MOBILE, Ala. -- In Alabama, many local judges remained defiant Tuesday, one day after a federal court order made same-sex marriage legal.
The window was closed at the office where marriage licenses are usually available in Mobile, leaving some same-sex couples disappointed.
Licenses were also unavailable at the rural Pike County courthouse in the small town of Troy
"Pike County probate office is not going to be in the marriage licensing business altogether, we've decided to take ourselves out of that," Probate Judge Wes Allen said.
Allen said it wasn't a difficult decision for him to make.
"Well, you know you don't want to disappoint anybody, but at the same time, you've got those deeply-held Christian beliefs that I do," Allen said, "so it really was one that I slept well at night when I made the decision and I've had overwhelming support from the community since we made this announcement on Friday."
Not surprising in a state where only 32 percent support same-sex marriage -- tied for lowest in the nation.
On Monday, 54 of Alabama's 67 counties were not issuing licenses to same sex couples, despite the federal ruling to do so.
But in a surprising development, 13 judges have now reversed course, leaving 41 counties still holding out.
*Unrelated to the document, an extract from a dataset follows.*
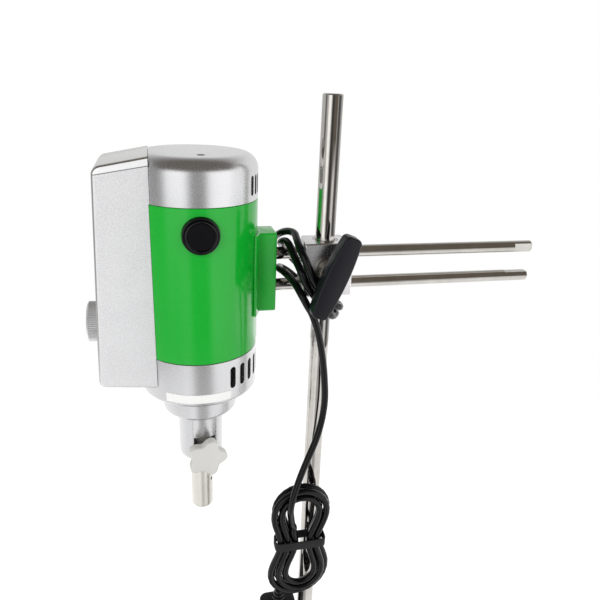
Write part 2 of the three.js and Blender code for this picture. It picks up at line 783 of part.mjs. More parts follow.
function makeLowerCap() {
  const top = lowerJoint - seam;
  const edge = mirrored(quarterRound(bodyRadius, -lowerCapBottom, lowerRound, arcParts)).reverse();
  const outline = [[0, lowerCapBottom], ...edge, [bodyRadius, top], [0, top]];
  const lipTop = lowerJoint + lipHeight;
  const floor = lowerCapBottom + lowerFloor;
  const hollow = solid(rod(capBore, floor, lipTop + past, roundSteps));
  let body = join(solid(turned(outline, roundSteps)), solid(rod(lipOuter, top - seam, lipTop, roundSteps)));
  body = cut(body, hollow);
  const bosses = join(
    solid(rod(bearingBoss, floor - edgeBreak, lowerBearingZ + bearingHeight + edgeBreak)),
    atBolts(solid(rod(boltBoss, floor - edgeBreak, top))),
  );
  const headTop = lowerCapBottom + boltHeadHeight + edgeBreak;
  const bores = join(
    solid(rod(bearingRadius + fitGap, lowerBearingZ - fitGap, lowerBearingZ + bearingHeight + past)),
    solid(rod(shaftRadius + shaftClearance, lowerCapBottom - past, lowerBearingZ + past)),
    solid(rod(spigotRadius + fitGap, lowerCapBottom - past, lowerCapBottom + spigotHeight + fitGap, roundSteps)),
    atBolts(solid(rod(boltRadius + fitGap, lowerCapBottom - past, lipTop + past, screwSteps))),
    atBolts(solid(rod(boltHeadRadius + fitGap, lowerCapBottom - past, headTop + fitGap))),
  );
  body = cut(join(body, bosses), bores);
  body = slotRow(body, lowerSlotCount, lowerSlotPitch, lowerSlotWidth, lowerSlotBottom, lowerSlotHeight);
  addHead("lower_cap", body, finishes.castSilver);

  const head = solid(rod(boltHeadRadius, headTop - boltHeadHeight, headTop));
  const shank = solid(rod(boltRadius, headTop - edgeBreak, boltTop, screwSteps));
  const socket = socketTool(boltHeadRadius / 2, lowerCapBottom - past, headTop - boltHeadHeight / 2);
  const bolt = cut(join(head, shank), socket).translate([boltCircle, 0, 0]);
  addHead("through_bolt_rear", bolt.rotate([0, 0, boltAngle]), finishes.steel);
  addHead("through_bolt_front", bolt.rotate([0, 0, boltAngle + 180]), finishes.steel);
}

// Neck with its front flat and window, the chuck tube, and the star knob that clamps it
const turnedNeck = (body) => body.rotate([0, 0, neckTurn]);

function makeNeck() {
  const spigotTop = lowerCapBottom + spigotHeight;
  const seat = lowerCapBottom - fitGap;
  const outline = [[0, spigotTop], [spigotRadius, spigotTop], [spigotRadius, seat], [ringRadius, seat],
    ...mirrored(quarterRound(ringRadius, -ringBottom, ringRound, arcParts)), [barrelRadius, ringBottom],
    ...mirrored(quarterRound(barrelRadius, -barrelBottom, barrelRound, arcParts)), [0, barrelBottom]];
  const flatY = barrelFlat - barrelRadius;
  const body = cut(
    solid(turned(outline, roundSteps)),
    solid(rod(barrelBore, barrelBoreEnd, spigotTop + past, roundSteps)),
    solid(rod(chuckRadius + fitGap, barrelBottom - past, barrelBoreEnd + past, rodSteps)),
    solid(block(-barrelRadius, barrelRadius, -ringRadius, flatY, barrelBottom - past, ringBottom)),
    solid(block(-windowWidth / 2, windowWidth / 2, -ringRadius, 0, windowBottom, windowTop)),
    solid(alongFront(rod(starScrewRadius + fitGap, 0, ringRadius))).translate([0, 0, starZ]),
  );
  addHead("neck_barrel", turnedNeck(body), finishes.castSilver);
}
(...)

One of those changing his mind is Judge John Enslen, who announced on his Facebook page Monday, "Elmore County will NOT be issuing same sex marriage licenses."
But Tuesday, Enslen said, "The dust has quickly settled, and it is clear to me that our federal constitution, consistent with the federal district court's ruling, will be interpreted to provide a constitutional right to same sex marriage on a national scale."
The next big step comes Thursday, when same-sex couples will ask a federal judge to order a state judge to issue marriage licenses.